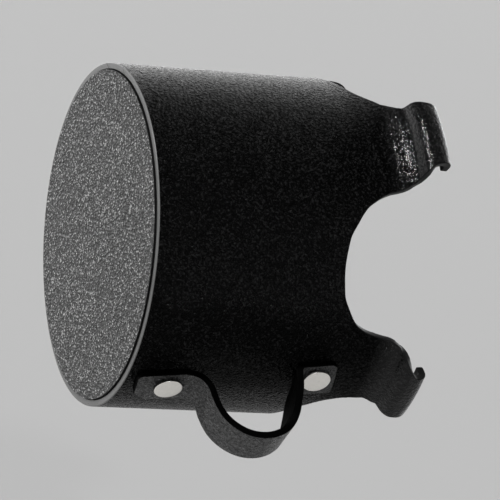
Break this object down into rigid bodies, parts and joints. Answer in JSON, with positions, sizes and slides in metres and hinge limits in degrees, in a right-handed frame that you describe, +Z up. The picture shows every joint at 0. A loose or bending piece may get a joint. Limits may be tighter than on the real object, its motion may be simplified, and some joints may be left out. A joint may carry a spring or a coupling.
{
  "type": "trumpet bucket mute",
  "caption": "Cylindrical bucket mute: a rolled sheet cup with a flat end disc, scalloped mouth, spring hooks that clip over a trumpet bell's rim, and a riveted strap handle.",
  "frame": {"origin": "centre of the bell rim's bead, in its plane, where the hooks hold it; the mute's own axis is 1.8 mm below", "axes": "+X along the axis out of the open mouth, towards the trumpet; +Z up; the strap handle is low on the -Y side"},
  "size_m": [0.0983, 0.1116, 0.12],
  "materials": {
    "sheet": "black haircell grain, satin",
    "disc": "fine salt and pepper grain, dark grey",
    "handle": "black grained sheet",
    "rivet": "satin",
    "foam": "open-cell foam, matt",
    "batting": "felted batting",
    "cloth": "plain woven cloth"
  },
  "bodies": {
    "root": {"shell": "sheet", "end_disc": "disc", "end_seat_hoop": "sheet", "seam_strip": "sheet", "lining_sleeve": "foam", "absorber_pad": "batting", "pad_facing": "cloth", "retaining_ring": "sheet", "handle_strap": "handle", "handle_rivet_rear": "rivet", "handle_rivet_front": "rivet", "rivet_washer_rear": "rivet", "rivet_washer_front": "rivet", "rivet_back_cap_rear": "rivet", "rivet_back_cap_front": "rivet"},
    "hook_1": {"hook_1": "sheet"},
    "hook_2": {"hook_2": "sheet"},
    "hook_3": {"hook_3": "sheet"},
    "hook_4": {"hook_4": "sheet"}
  },
  "joints": [
    {"name": "hook_1_flex", "type": "hinge", "parent": "root", "child": "hook_1", "pos_m": [-0.012, -0.04094, 0.03815], "axis": [0, -0.6984, -0.7157], "range_deg": [0, 12], "stiffness_Nm_per_rad": 0.5},
    {"name": "hook_2_flex", "type": "hinge", "parent": "root", "child": "hook_2", "pos_m": [-0.012, -0.04559, -0.03634], "axis": [0, 0.6039, -0.7971], "range_deg": [0, 12], "stiffness_Nm_per_rad": 0.5},
    {"name": "hook_3_flex", "type": "hinge", "parent": "root", "child": "hook_3", "pos_m": [-0.012, 0.04559, -0.03634], "axis": [0, 0.6039, 0.7971], "range_deg": [0, 12], "stiffness_Nm_per_rad": 0.5},
    {"name": "hook_4_flex", "type": "hinge", "parent": "root", "child": "hook_4", "pos_m": [-0.012, 0.04094, 0.03815], "axis": [0, -0.6984, 0.7157], "range_deg": [0, 12], "stiffness_Nm_per_rad": 0.5}
  ]
}
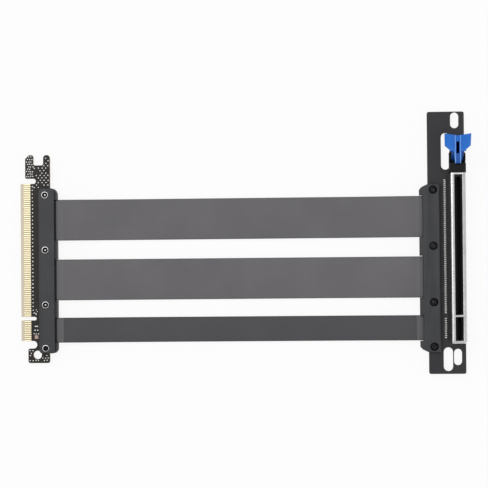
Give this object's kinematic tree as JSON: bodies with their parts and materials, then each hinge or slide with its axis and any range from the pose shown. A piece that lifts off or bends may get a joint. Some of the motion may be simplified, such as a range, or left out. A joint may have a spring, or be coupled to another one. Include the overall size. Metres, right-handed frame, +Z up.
{
  "type": "gpu riser cable",
  "caption": "Flat riser cable for a graphics card: edge board with a contact tongue, three ribbons in clamp housings, and a board with a shielded card socket and a pivoting latch.",
  "frame": {"origin": "middle of the footprint of the whole part, on the surface that it lies on", "axes": "+X along the ribbons from the edge board to the socket, +Y along the contact rows from the key to the latch, +Z up out of the socket mouth"},
  "size_m": [0.2392, 0.1384, 0.0182],
  "materials": {
    "edge_laminate": "brown-black solder mask over laminate, gold contact fingers",
    "socket_laminate": "matte black solder mask over laminate, cream cut edges",
    "housing_plastic": "fine matte moulded black",
    "ribbon_sleeve": "matte dark grey sleeve",
    "screw_steel": "black oxide",
    "insert_metal": "nickel plated",
    "insulator_plastic": "moulded black",
    "shield_steel": "bright folded sheet steel",
    "latch_plastic": "blue moulded, satin"
  },
  "bodies": {
    "riser": {"edge_board": "edge_laminate", "socket_board": "socket_laminate", "edge_upper_shell": "housing_plastic", "edge_lower_shell": "housing_plastic", "socket_upper_shell": "housing_plastic", "socket_lower_shell": "housing_plastic", "ribbon_1": "ribbon_sleeve", "ribbon_2": "ribbon_sleeve", "ribbon_3": "ribbon_sleeve", "socket_body": "insulator_plastic", "socket_shield": "shield_steel", "edge_screw_1": "screw_steel", "edge_screw_2": "screw_steel", "edge_screw_3": "screw_steel", "edge_screw_4": "screw_steel", "edge_insert_1": "insert_metal", "edge_insert_2": "insert_metal", "edge_insert_3": "insert_metal", "edge_insert_4": "insert_metal", "socket_screw_1": "screw_steel", "socket_screw_2": "screw_steel", "socket_screw_3": "screw_steel", "socket_screw_4": "screw_steel", "socket_insert_1": "insert_metal", "socket_insert_2": "insert_metal", "socket_insert_3": "insert_metal", "socket_insert_4": "insert_metal"},
    "latch": {"latch": "latch_plastic"}
  },
  "joints": [
    {"name": "latch_pivot", "type": "hinge", "parent": "riser", "child": "latch", "pos_m": [0.11263, 0.04475, 0.00765], "axis": [-1, 0, 0], "range_deg": [0, 28]}
  ]
}
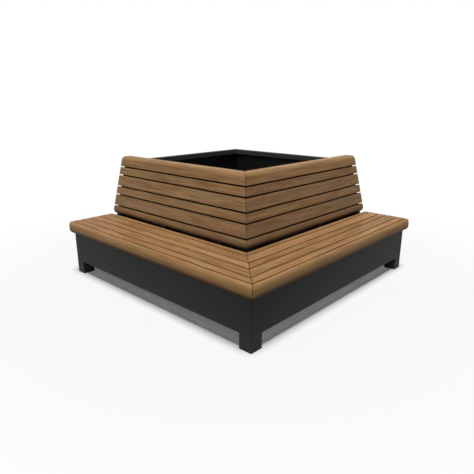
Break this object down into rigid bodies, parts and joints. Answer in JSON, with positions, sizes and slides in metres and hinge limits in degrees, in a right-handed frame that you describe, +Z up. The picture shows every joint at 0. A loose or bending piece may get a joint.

..............................

Request ▸ Your task is to repeat each line of the material exactly.

Written response ▸
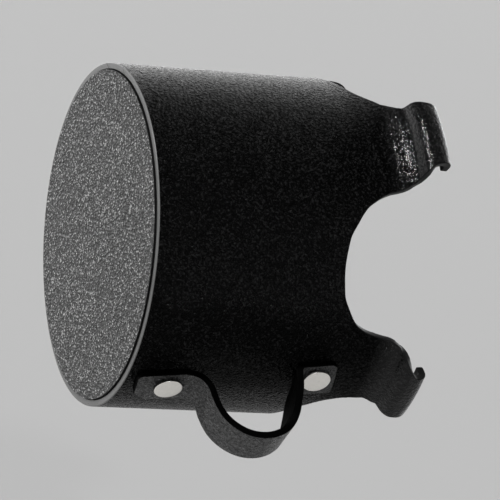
Break this object down into rigid bodies, parts and joints. Answer in JSON, with positions, sizes and slides in metres and hinge limits in degrees, in a right-handed frame that you describe, +Z up. The picture shows every joint at 0. A loose or bending piece may get a joint. Limits may be tighter than on the real object, its motion may be simplified, and some joints may be left out. A joint may carry a spring or a coupling.
{
  "type": "trumpet bucket mute",
  "caption": "Cylindrical bucket mute: a rolled sheet cup with a flat end disc, scalloped mouth, spring hooks that clip over a trumpet bell's rim, and a riveted strap handle.",
  "frame": {"origin": "centre of the bell rim's bead, in its plane, where the hooks hold it; the mute's own axis is 1.8 mm below", "axes": "+X along the axis out of the open mouth, towards the trumpet; +Z up; the strap handle is low on the -Y side"},
  "size_m": [0.0983, 0.1116, 0.12],
  "materials": {
    "sheet": "black haircell grain, satin",
    "disc": "fine salt and pepper grain, dark grey",
    "handle": "black grained sheet",
    "rivet": "satin",
    "foam": "open-cell foam, matt",
    "batting": "felted batting",
    "cloth": "plain woven cloth"
  },
  "bodies": {
    "root": {"shell": "sheet", "end_disc": "disc", "end_seat_hoop": "sheet", "seam_strip": "sheet", "lining_sleeve": "foam", "absorber_pad": "batting", "pad_facing": "cloth", "retaining_ring": "sheet", "handle_strap": "handle", "handle_rivet_rear": "rivet", "handle_rivet_front": "rivet", "rivet_washer_rear": "rivet", "rivet_washer_front": "rivet", "rivet_back_cap_rear": "rivet", "rivet_back_cap_front": "rivet"},
    "hook_1": {"hook_1": "sheet"},
    "hook_2": {"hook_2": "sheet"},
    "hook_3": {"hook_3": "sheet"},
    "hook_4": {"hook_4": "sheet"}
  },
  "joints": [
    {"name": "hook_1_flex", "type": "hinge", "parent": "root", "child": "hook_1", "pos_m": [-0.012, -0.04094, 0.03815], "axis": [0, -0.6984, -0.7157], "range_deg": [0, 12], "stiffness_Nm_per_rad": 0.5},
    {"name": "hook_2_flex", "type": "hinge", "parent": "root", "child": "hook_2", "pos_m": [-0.012, -0.04559, -0.03634], "axis": [0, 0.6039, -0.7971], "range_deg": [0, 12], "stiffness_Nm_per_rad": 0.5},
    {"name": "hook_3_flex", "type": "hinge", "parent": "root", "child": "hook_3", "pos_m": [-0.012, 0.04559, -0.03634], "axis": [0, 0.6039, 0.7971], "range_deg": [0, 12], "stiffness_Nm_per_rad": 0.5},
    {"name": "hook_4_flex", "type": "hinge", "parent": "root", "child": "hook_4", "pos_m": [-0.012, 0.04094, 0.03815], "axis": [0, -0.6984, 0.7157], "range_deg": [0, 12], "stiffness_Nm_per_rad": 0.5}
  ]
}
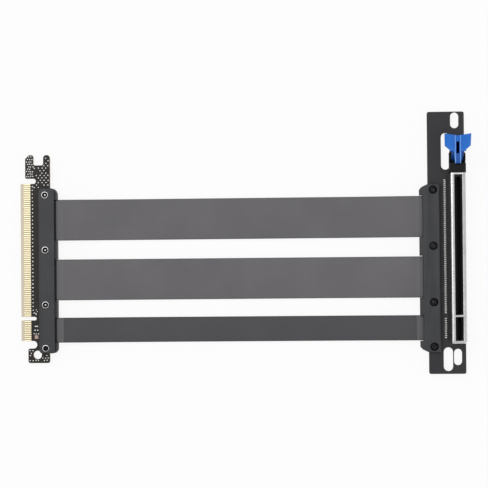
Give this object's kinematic tree as JSON: bodies with their parts and materials, then each hinge or slide with its axis and any range from the pose shown. A piece that lifts off or bends may get a joint. Some of the motion may be simplified, such as a range, or left out. A joint may have a spring, or be coupled to another one. Include the overall size. Metres, right-handed frame, +Z up.
{
  "type": "gpu riser cable",
  "caption": "Flat riser cable for a graphics card: edge board with a contact tongue, three ribbons in clamp housings, and a board with a shielded card socket and a pivoting latch.",
  "frame": {"origin": "middle of the footprint of the whole part, on the surface that it lies on", "axes": "+X along the ribbons from the edge board to the socket, +Y along the contact rows from the key to the latch, +Z up out of the socket mouth"},
  "size_m": [0.2392, 0.1384, 0.0182],
  "materials": {
    "edge_laminate": "brown-black solder mask over laminate, gold contact fingers",
    "socket_laminate": "matte black solder mask over laminate, cream cut edges",
    "housing_plastic": "fine matte moulded black",
    "ribbon_sleeve": "matte dark grey sleeve",
    "screw_steel": "black oxide",
    "insert_metal": "nickel plated",
    "insulator_plastic": "moulded black",
    "shield_steel": "bright folded sheet steel",
    "latch_plastic": "blue moulded, satin"
  },
  "bodies": {
    "riser": {"edge_board": "edge_laminate", "socket_board": "socket_laminate", "edge_upper_shell": "housing_plastic", "edge_lower_shell": "housing_plastic", "socket_upper_shell": "housing_plastic", "socket_lower_shell": "housing_plastic", "ribbon_1": "ribbon_sleeve", "ribbon_2": "ribbon_sleeve", "ribbon_3": "ribbon_sleeve", "socket_body": "insulator_plastic", "socket_shield": "shield_steel", "edge_screw_1": "screw_steel", "edge_screw_2": "screw_steel", "edge_screw_3": "screw_steel", "edge_screw_4": "screw_steel", "edge_insert_1": "insert_metal", "edge_insert_2": "insert_metal", "edge_insert_3": "insert_metal", "edge_insert_4": "insert_metal", "socket_screw_1": "screw_steel", "socket_screw_2": "screw_steel", "socket_screw_3": "screw_steel", "socket_screw_4": "screw_steel", "socket_insert_1": "insert_metal", "socket_insert_2": "insert_metal", "socket_insert_3": "insert_metal", "socket_insert_4": "insert_metal"},
    "latch": {"latch": "latch_plastic"}
  },
  "joints": [
    {"name": "latch_pivot", "type": "hinge", "parent": "riser", "child": "latch", "pos_m": [0.11263, 0.04475, 0.00765], "axis": [-1, 0, 0], "range_deg": [0, 28]}
  ]
}
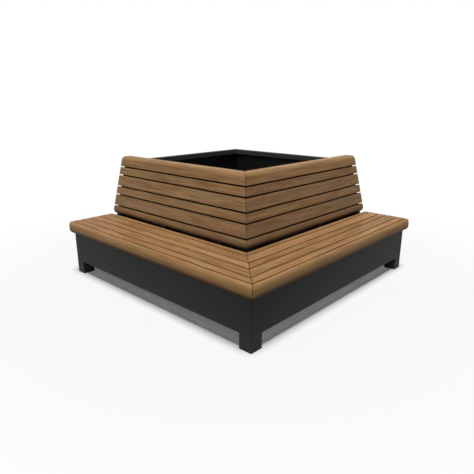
Break this object down into rigid bodies, parts and joints. Answer in JSON, with positions, sizes and slides in metres and hinge limits in degrees, in a right-handed frame that you describe, +Z up. The picture shows every joint at 0. A loose or bending piece may get a joint.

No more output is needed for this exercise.